Irańska telewizja pokazała nagranie z niedzielnego incydentu z udziałem amerykańskich okrętów w cieśninie Ormuz w Zatoce Perskiej. Na wideo z Teheranu nie ma gróźb, które według Amerykanów mieli kierować Irańczycy pod adresem zachodnich okrętów.
Na nagraniu wcześniej opublikowanym przez Pentagon słychać było jak jedna z łodzi patrolowych irańskiej marynarki grozi amerykańskiemu okrętowi, że "zaraz wyleci w powietrze". Amerykanie potraktowali to jako zapowiedź ataku.
Wideo opublikowane przez Iran nie zawiera tego fragmentu. Zamiast tego widać jak dowódca jednej z łodzi kontaktuje się z kapitanem amerykańskiego okrętu i prosi go o podanie pozycji. Potem zwraca mu uwagę, że znajduje się na irańskich wodach terytorialnych, które powinien opuścić.

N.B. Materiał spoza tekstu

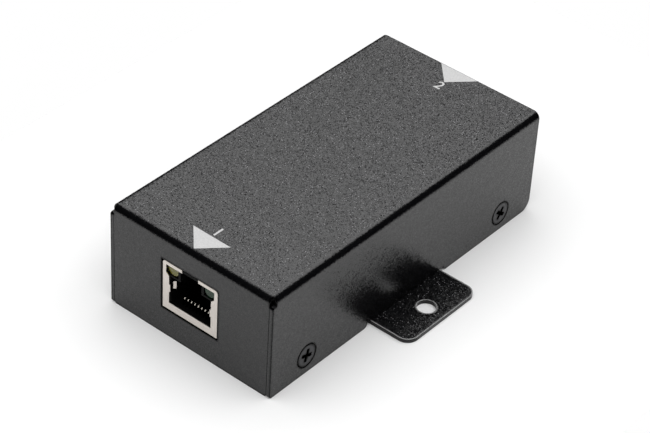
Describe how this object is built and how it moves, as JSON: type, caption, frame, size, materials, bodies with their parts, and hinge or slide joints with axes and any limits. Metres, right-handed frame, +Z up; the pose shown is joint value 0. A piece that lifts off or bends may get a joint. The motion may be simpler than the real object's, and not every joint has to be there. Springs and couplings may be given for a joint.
{
  "type": "poe extender",
  "caption": "Small black folded-steel PoE extender: a box with a network socket in each end and a flat mounting ear on each side, level with the bottom.",
  "frame": {"origin": "middle of the footprint of the whole part, on the bottom face of the base plate", "axes": "+Z up, out of the top cover; +Y along the length, from the output socket to the input socket; +X across, out of one mounting ear"},
  "size_m": [0.0702, 0.094, 0.028],
  "materials": {
    "black_powder_coat": "fine-textured matte powder coat",
    "black_screw_finish": "black zinc plated",
    "nickel_plate": "satin nickel plated",
    "black_nylon": "moulded, matte",
    "gold_plate": "gold plated",
    "yellow_resin": "tinted clear resin, unlit",
    "green_resin": "tinted clear resin, unlit",
    "green_board": "solder mask over glass-fibre board",
    "zinc_steel": "zinc plated",
    "black_epoxy": "moulded epoxy",
    "can_steel": "drawn can",
    "capacitor_can": "drawn aluminium",
    "tan_ceramic": "fired, with tinned ends",
    "black_ceramic": "glazed film, with tinned ends",
    "ferrite": "pressed ferrite, matte"
  },
  "bodies": {
    "root": {"top_cover": "black_powder_coat", "base_plate": "black_powder_coat", "cover_screws": "black_screw_finish", "board_standoffs": "zinc_steel", "board_screws": "zinc_steel", "circuit_board": "green_board", "out_jack_shell": "nickel_plate", "out_jack_housing": "black_nylon", "out_contact_block": "black_nylon", "out_contacts": "gold_plate", "out_yellow_led": "yellow_resin", "out_green_led": "green_resin", "out_magnetics": "black_epoxy", "in_jack_shell": "nickel_plate", "in_jack_housing": "black_nylon", "in_contact_block": "black_nylon", "in_contacts": "gold_plate", "in_yellow_led": "yellow_resin", "in_green_led": "green_resin", "in_magnetics": "black_epoxy", "switch_chip": "black_epoxy", "crystal": "can_steel", "power_input_chip": "black_epoxy", "power_output_chip": "black_epoxy", "power_inductor": "ferrite", "bulk_capacitors": "capacitor_can", "bridge_rectifiers": "black_epoxy", "surge_diodes": "black_epoxy", "power_transistors": "black_epoxy", "chip_capacitors": "tan_ceramic", "chip_resistors": "black_ceramic"}
  },
  "joints": []
}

Amerykanin odpowiada niezmiennie, że znajduje się na międzynarodowych wodach terytorialnych. Teheran upiera się, że jego nagranie jest prawdziwe, a wersja amerykańska jest zmanipulowana.
Waszyngton protestuje
Władze Iranu otrzymały w czwartek oficjalną notę protestu w związku z incydentem. Rzecznik amerykańskiego Departamentu Stanu Tom Casey oświadczył, że notę przekazano za pośrednictwem ambasady Szwajcarii w Teheranie (USA i Iran od 1980 roku nie utrzymują stosunków dyplomatycznych).
Casey powiedział, że notę w czwartek dostali dyplomaci szwajcarscy i ma ona bardzo szybko trafić do Irańczyków. Rzecznik mówił też, że Stany Zjednoczone nie spodziewają się odpowiedzi ze strony władz irańskich.
Cieśnina Ormuz jest jednym z najistotniejszych naturalnych zwężeń na szlakach transportu ropy naftowej. Dziennie transportowanych jest przez jej wody około 17 mln baryłek, stanowiących ponad 1/3 światowych dostaw morskich tego surowca.